Sollberger verwundert das nicht: «Das Ansehen der Berufe hat extrem gelitten, nur wenige haben noch Respekt gegenüber uns Handwerkern», sagt die Politikerin, die einen eigenen Malerbetrieb führt. «Ich empfehle jedem, einmal in einem Malergwändli Zug zu fahren. Da erlebt man Blicke, die einem klar das Gefühl geben, weniger wert zu sein. Es ist himmeltraurig!»

Doch auch der immer grössere Zeitaufwand für ein politisches Amt schrecke ab. «Die Politik wird in Schrift und Sprache auch immer komplizierter und akademischer. Da versteht der normale Bürger und Handwerker nur noch Bahnhof. Das ist keine gute Entwicklung.»

Zudem mahlten die Mühlen in Bundesbern zu langsam. «Handwerker sehen am Abend gerne, was sie geleistet haben. In der Politik erfährt man genau das Gegenteil. Da dauert es Jahre, bis ein Resultat spürbar ist.»

Baumeister gehen zu den Bauern in die Nachhilfe

Auch keine Baumeister gibts mehr in Bundesbern.
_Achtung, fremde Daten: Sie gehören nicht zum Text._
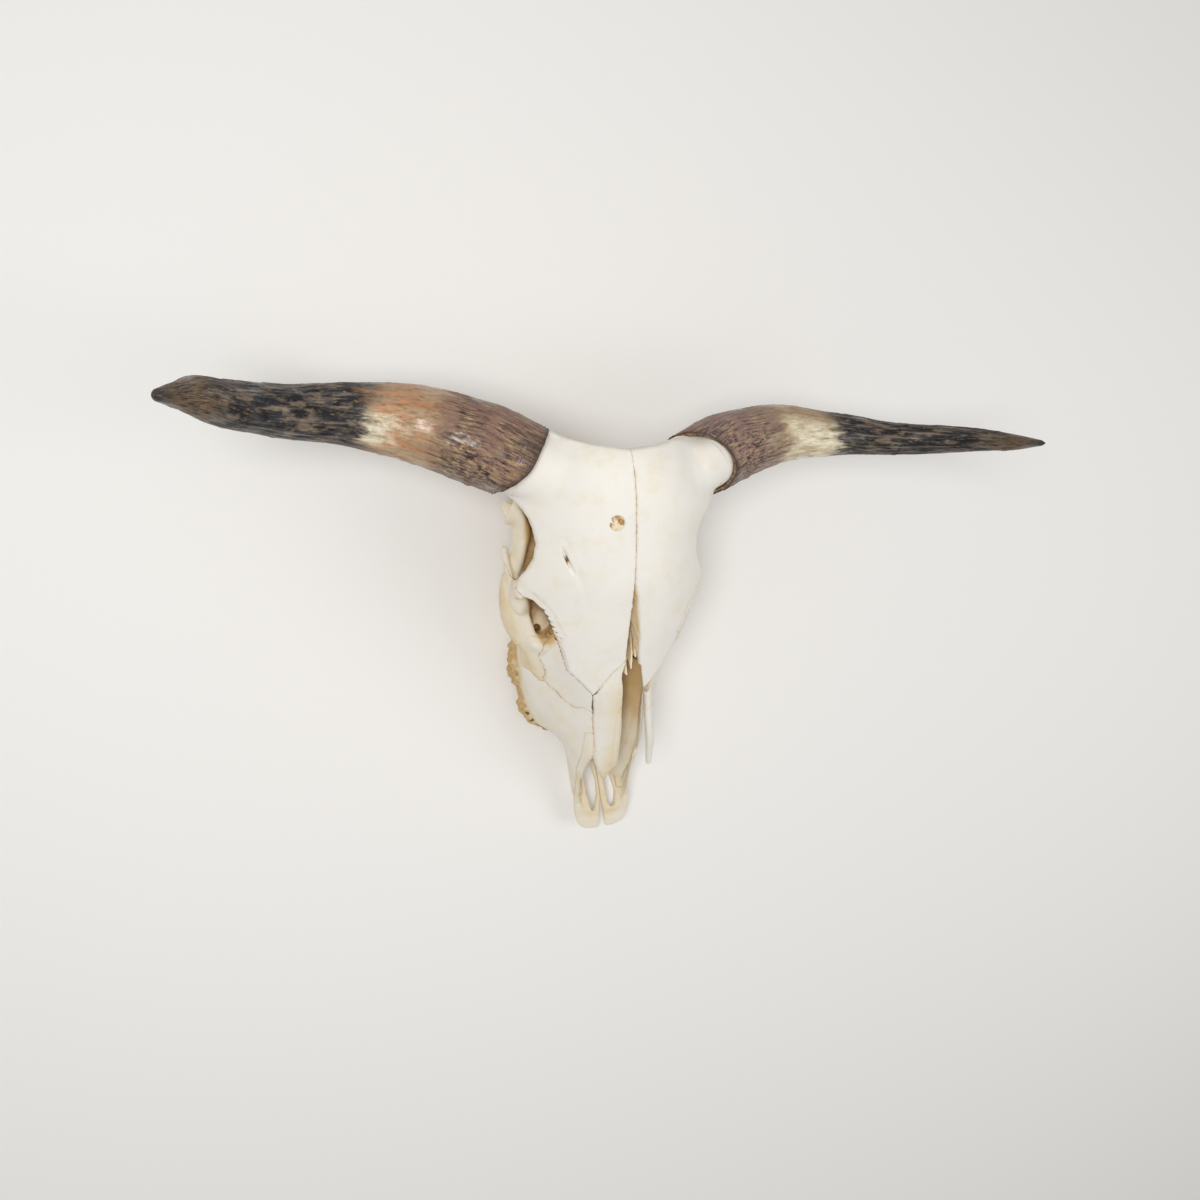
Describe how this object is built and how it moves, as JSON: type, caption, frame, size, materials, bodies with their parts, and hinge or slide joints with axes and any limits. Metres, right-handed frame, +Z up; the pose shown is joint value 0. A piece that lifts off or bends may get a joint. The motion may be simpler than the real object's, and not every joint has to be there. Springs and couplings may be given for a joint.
{
  "type": "cow skull with horns",
  "caption": "Cow skull without its lower jaw, both horn sheaths on, lying on its cheek teeth, with the left nasal bone slipped out of place.",
  "frame": {"origin": "middle of the bounding box's base, on the surface the skull lies on", "axes": "+X to the animal's left along the spread of the horns, +Y from the snout back to the poll, +Z up"},
  "size_m": [0.7804, 0.5466, 0.3071],
  "materials": {
    "bleached_bone": "sun-bleached matt bone with fine pits and faint cream blotches",
    "face_bone": "cream to grey-ivory bone, ochre towards edges and sutures",
    "aged_bone": "golden brown bone in the hollows, cream on the ridges",
    "horn": "keratin, mauve-brown and fibrous at the base, cream patch, then streaked blue-black"
  },
  "bodies": {
    "root": {"frontal_right": "bleached_bone", "frontal_left": "bleached_bone", "nasal_right": "face_bone", "nasal_left": "face_bone", "lacrimal_right": "face_bone", "lacrimal_left": "face_bone", "zygomatic_right": "face_bone", "zygomatic_left": "face_bone", "maxilla_right": "face_bone", "maxilla_left": "face_bone", "premaxilla_right": "face_bone", "premaxilla_left": "face_bone", "braincase": "aged_bone", "horn_sheath_right": "horn", "horn_sheath_left": "horn"}
  },
  "joints": []
}
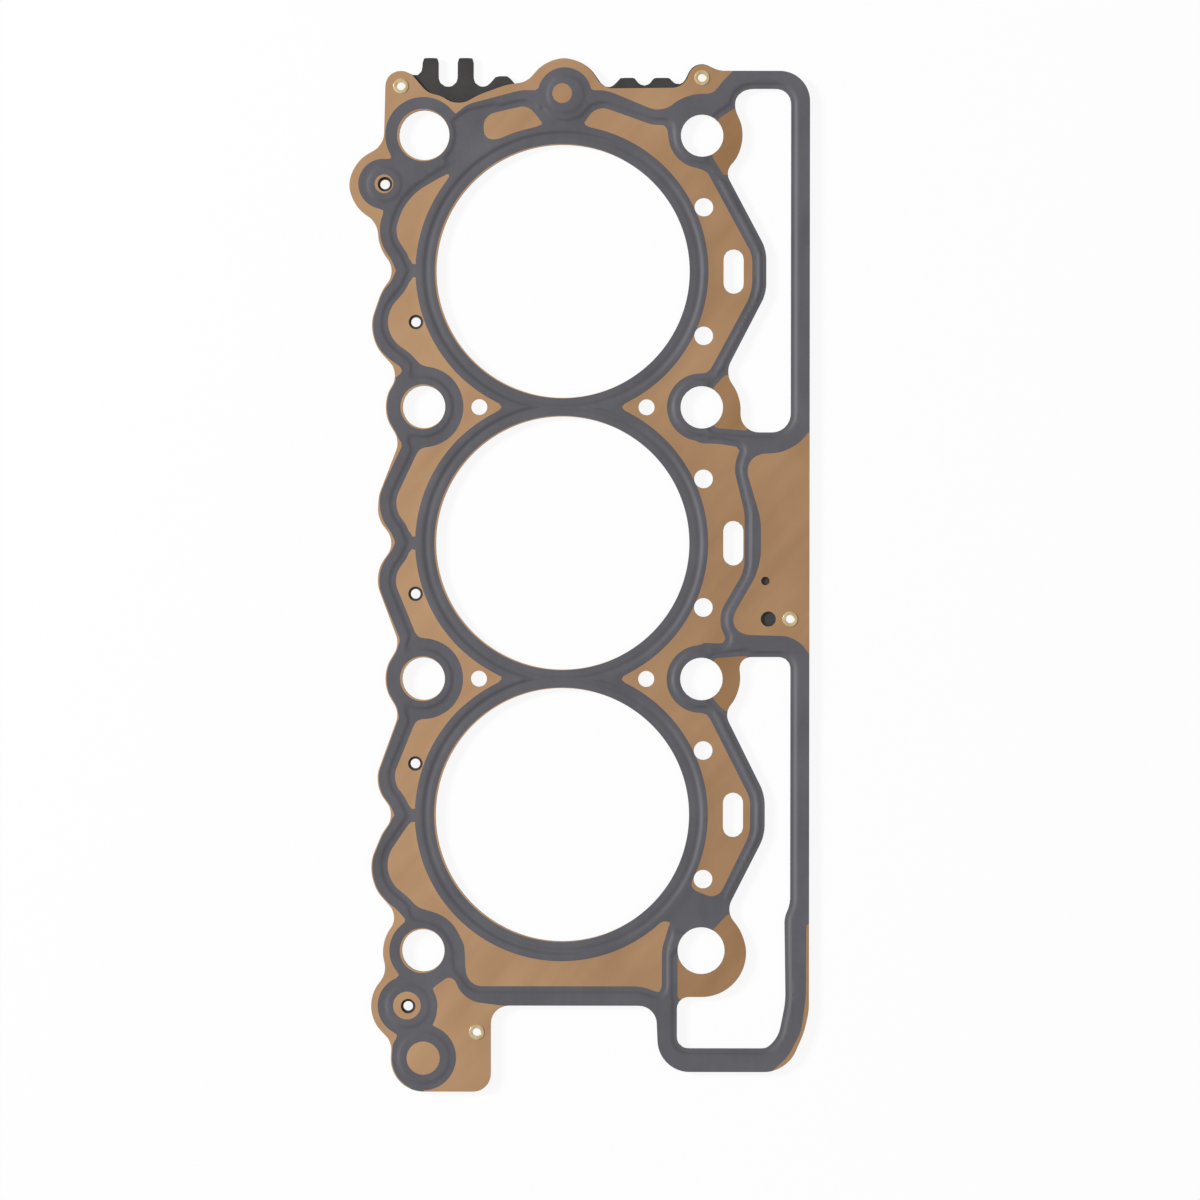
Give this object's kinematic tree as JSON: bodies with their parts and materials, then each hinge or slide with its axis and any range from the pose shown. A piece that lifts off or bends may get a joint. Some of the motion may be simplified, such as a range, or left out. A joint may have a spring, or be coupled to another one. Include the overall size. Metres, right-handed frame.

Der letzte seiner Art war SVP-Mann This Jenny (†62).

Um das zu ändern, nehmen die Baumeister jetzt Nachhilfeunterricht bei den Bauern. Denn keine andere Berufsgattung tritt derart stark in Bern auf. So lud der Baumeisterverband Bauernpräsident Markus Ritter (52) zum Tag der Bauwirtschaft ein. «In Bern dürfen Sie keine Angst haben. Es frisst nie der Grosse den Kleinen, sondern der Schnelle den Langsamen», sagte er den Baumeistern und motivierte sie, im Herbst zu kandidieren.

Doch trotz Bemühungen: Der Verband hat mit dem Zürcher Josef Wiederkehr (48, CVP) und dem St. Galler Christoph Bärlocher (40, CVP) gerade mal zwei Kandidaten aufstellen können.

Radiogebühren trotz Radioverbot

Was es heisse, wenn ein Parlament ohne Baumeister oder Handwerker Gesetze mache, zeige sich beim neuen Radio- und TV-Gesetz, sagt Baumeisterverband-Sprecher Matthias Engel. «Ein krasses Beispiel einer missratenen Gesetzesrevision. Wer den Baustellenalltag kennt, weiss, wie absurd die Idee ist, dass Baufirmen seit dem 1. Januar eine umsatzabhängige Steuer für den Konsum von TV- und Radioprogrammen zahlen müssen», führt er aus. Denn Radiohören oder Ähnliches sei auf Baustellen streng verboten.